This Memorial Day Weekend I went to see Dance Africa at the Brooklyn Academy of Music. As usual, the dances were amazing. What stood out to me most, though, wasn’t the dancing at all. Through the clapping, shouting and audience participation, I noticed the stretchmarks on one of the dancer’s bellies. Things suddenly began to move in slow motion for me, almost like when Maria and Tony see each other at the dance in West Side Story.
I realized that I was watching a mother, and suddently felt some cosmic connection to her. I began to wonder whether her children were in the audience, how old they were, or if any were possibly sharing the stage. I wondered how she was able to find time to do something so magnificent with herself while conducting a family. I wondered whether or not she raised her children, or if they knew how talented their mother is.
At the end of the show I stood in applause. Of course, the round was for all of the dancers, musicians and singers who graced the stage. There was, however, a special beat in my heart in praise of the woman I had identified as a mother. I’m sure she wasn’t the only mother on the stage. In fact, the audienced was sprinkled with mothers holding small – and not so small – children. If I was surrounded by mothers, what made this one so different?
During a time where it’s almost impossible to watch television for an hour without a cocoa butter or other stretch creme commercial promising to help women either prevent or erase their stretch marks, I found it amazing that this mother proudly bore the marks of her birth(s). Just as waist beads, hair style, or jewelry denote status and rites of passage for women in traditional African cultures, so, too, do stretch marks.

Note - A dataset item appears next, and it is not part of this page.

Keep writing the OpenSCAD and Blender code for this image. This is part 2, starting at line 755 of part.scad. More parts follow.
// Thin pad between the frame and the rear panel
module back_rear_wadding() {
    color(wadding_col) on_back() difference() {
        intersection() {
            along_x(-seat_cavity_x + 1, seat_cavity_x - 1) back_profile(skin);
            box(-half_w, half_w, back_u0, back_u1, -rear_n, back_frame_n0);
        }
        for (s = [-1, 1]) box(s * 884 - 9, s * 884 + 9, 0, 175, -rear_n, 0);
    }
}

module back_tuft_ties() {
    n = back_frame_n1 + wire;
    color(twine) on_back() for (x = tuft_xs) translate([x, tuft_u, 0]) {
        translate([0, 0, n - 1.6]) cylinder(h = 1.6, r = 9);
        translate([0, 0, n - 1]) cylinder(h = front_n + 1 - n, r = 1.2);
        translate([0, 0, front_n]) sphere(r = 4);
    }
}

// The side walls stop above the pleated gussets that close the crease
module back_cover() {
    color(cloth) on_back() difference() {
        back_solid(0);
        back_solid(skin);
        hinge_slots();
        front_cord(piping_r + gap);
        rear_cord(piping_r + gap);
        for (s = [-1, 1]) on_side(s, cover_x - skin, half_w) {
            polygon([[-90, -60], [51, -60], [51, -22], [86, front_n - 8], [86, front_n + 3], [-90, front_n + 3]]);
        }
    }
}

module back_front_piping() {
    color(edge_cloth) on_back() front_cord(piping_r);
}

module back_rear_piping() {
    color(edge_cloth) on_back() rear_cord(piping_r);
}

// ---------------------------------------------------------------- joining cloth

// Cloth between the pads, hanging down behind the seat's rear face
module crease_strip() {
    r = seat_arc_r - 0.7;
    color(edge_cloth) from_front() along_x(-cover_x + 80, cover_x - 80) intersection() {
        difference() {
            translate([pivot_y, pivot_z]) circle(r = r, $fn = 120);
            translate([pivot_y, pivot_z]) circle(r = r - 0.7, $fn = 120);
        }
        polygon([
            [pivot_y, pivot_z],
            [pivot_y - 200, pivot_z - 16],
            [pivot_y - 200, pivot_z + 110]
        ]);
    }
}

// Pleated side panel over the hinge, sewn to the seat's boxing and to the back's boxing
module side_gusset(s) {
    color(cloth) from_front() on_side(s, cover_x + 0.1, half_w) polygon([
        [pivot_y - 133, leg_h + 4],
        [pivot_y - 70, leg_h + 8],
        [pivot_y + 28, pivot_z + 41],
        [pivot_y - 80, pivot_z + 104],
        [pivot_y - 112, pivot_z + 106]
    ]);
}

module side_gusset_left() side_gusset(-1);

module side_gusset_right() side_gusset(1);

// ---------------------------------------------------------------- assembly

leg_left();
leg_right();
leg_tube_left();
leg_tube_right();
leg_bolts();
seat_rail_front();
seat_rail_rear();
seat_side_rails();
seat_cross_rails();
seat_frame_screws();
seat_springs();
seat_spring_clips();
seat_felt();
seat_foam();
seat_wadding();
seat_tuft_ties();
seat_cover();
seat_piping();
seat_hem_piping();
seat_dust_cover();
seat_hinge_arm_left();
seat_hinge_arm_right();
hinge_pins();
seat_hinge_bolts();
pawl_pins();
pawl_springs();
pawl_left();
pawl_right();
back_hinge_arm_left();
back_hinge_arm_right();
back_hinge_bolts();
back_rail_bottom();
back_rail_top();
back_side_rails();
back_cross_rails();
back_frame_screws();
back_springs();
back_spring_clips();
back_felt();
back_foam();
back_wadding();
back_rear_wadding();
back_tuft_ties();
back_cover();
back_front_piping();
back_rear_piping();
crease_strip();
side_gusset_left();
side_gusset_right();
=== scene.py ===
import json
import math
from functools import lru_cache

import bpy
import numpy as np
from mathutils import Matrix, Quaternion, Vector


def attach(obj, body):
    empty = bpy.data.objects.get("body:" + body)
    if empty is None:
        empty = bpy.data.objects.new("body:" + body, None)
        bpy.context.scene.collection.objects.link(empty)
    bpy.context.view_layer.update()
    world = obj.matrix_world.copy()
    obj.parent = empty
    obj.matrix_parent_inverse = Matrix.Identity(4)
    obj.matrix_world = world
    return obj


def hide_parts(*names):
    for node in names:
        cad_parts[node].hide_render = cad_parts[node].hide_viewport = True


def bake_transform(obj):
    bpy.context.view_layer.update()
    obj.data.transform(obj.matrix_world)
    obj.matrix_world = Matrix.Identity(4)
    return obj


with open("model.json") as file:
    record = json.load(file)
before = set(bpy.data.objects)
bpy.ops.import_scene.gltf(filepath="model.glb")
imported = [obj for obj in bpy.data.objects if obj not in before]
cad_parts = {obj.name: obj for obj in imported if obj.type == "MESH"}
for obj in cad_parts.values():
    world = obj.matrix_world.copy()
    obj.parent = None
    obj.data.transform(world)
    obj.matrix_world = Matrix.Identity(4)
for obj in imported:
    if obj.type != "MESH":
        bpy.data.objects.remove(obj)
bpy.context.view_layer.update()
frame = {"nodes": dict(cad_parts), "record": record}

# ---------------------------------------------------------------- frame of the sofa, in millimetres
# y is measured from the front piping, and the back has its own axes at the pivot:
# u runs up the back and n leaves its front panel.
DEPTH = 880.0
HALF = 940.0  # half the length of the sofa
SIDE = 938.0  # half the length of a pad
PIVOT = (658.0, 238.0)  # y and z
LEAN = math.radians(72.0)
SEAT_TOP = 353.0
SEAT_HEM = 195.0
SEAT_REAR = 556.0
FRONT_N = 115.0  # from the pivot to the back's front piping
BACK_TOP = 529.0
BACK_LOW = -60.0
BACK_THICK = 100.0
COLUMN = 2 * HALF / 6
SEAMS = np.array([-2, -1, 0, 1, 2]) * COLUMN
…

Watching this mother’s belly flap to and fro across the stage brought me back to the precious moments immediately following birth where a woman bonds with her baby face to face for the first time, and took me to the moment that I observe in so many women when they realize their bodies have undergone an amazing change; she not only birthed her baby, but she birthed her motherhood as well. So, I stood and clapped that Monday afternoon in praise of motherhood.
These last few days I’ve been in reflection mode. In reviewing both business and personal goals, the one thing that keeps coming back is the Yoruba proverb that’s the inspiration for my doula practice:
Oriṣa bi iya ko si, iya la ba ma a bo
There is no Orisha like mother, it is mother who is worthy to be praised.
Praise mothers. Praise them for the weeks they carry and nurture their children in waiting. Praise them for the sleepness nights they endure for so many years of their lives. Praise them for the decisions they make that often leave them holding the shortest stick in the bunch. Praise mothers, simply because they are worthy to be praised.